The #1 billion refurbishment plan is to be delivered under Public Finance Initiative arrangements - the Government's preferred method of public sector capital investment.

The controversial initiative, used to build new hospitals including Birmingham's #589 million University Hospital Birmingham scheme, has been criticised by unions as not delivering value for money.

Earlier this month Birmingham City Council announced it had secured #1 billion to refurbish or rebuild all 76 of Birmingham's secondaries over the next 15 years.

The authority has now revealed that the scheme would be delivered as a "50/50 split between PFI credit and traditional funding".

"We expect to be in line with that national trend but the exact proportions are going to be negotiated as the projects are defined over the next 12 months," said a spokesman.

The interest rate the authority will be paying on the #500 million is to be ironed out with contractors lining up to bid for the lucrative deal.

Experts, however, say it is likely to be set "a few points" above base rate, meaning the authority will have to pay back millions extra in interest.

Kate McLeod, regional officer for the public sector union Unison, said: "We acknowledge that services need investment. The issue is how much does that investment cost? Quite often with PFI the headline figure is not the actual cost which means for many years we have to pay the costs."

Bill Anderson, deputy general secretary of the Birmingham NUT, said: "There is a lot of evidence showing that PFI is not value for money.

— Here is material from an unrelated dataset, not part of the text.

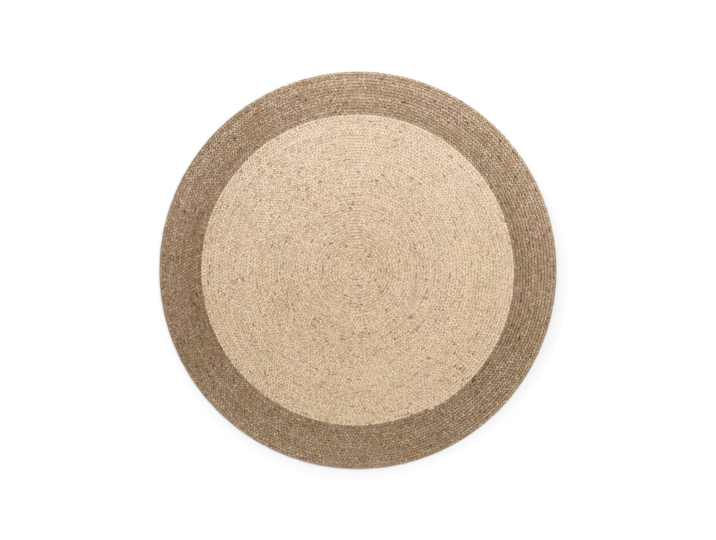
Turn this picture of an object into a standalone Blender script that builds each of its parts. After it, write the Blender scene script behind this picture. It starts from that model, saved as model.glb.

"You have examples of poorly-built schools and poorly-built hospitals. It is mortgaging the future and it is not us paying, but our children and grandchildren who will pay for it."

Contractors recruited to deliver Birmingham's rebuild will design the schools and are likely to take over maintenance.

"We are moving towards the time when if we are not careful we find commercial interests are not only directing the infrastructure of education but taking a direct commercial interest in what is taught as well," added Mr Anderson.

However, Stephen Kenny, a PFI expert with Birmingham-based law firm Wragge and Co, claimed: "The overall costs are lower because you are looking for efficiencies and economies and better managed assets.

"Contractors have to bid in competition to get the deal and you only go with it if you can prove PFI is better value for money than doing it yourself."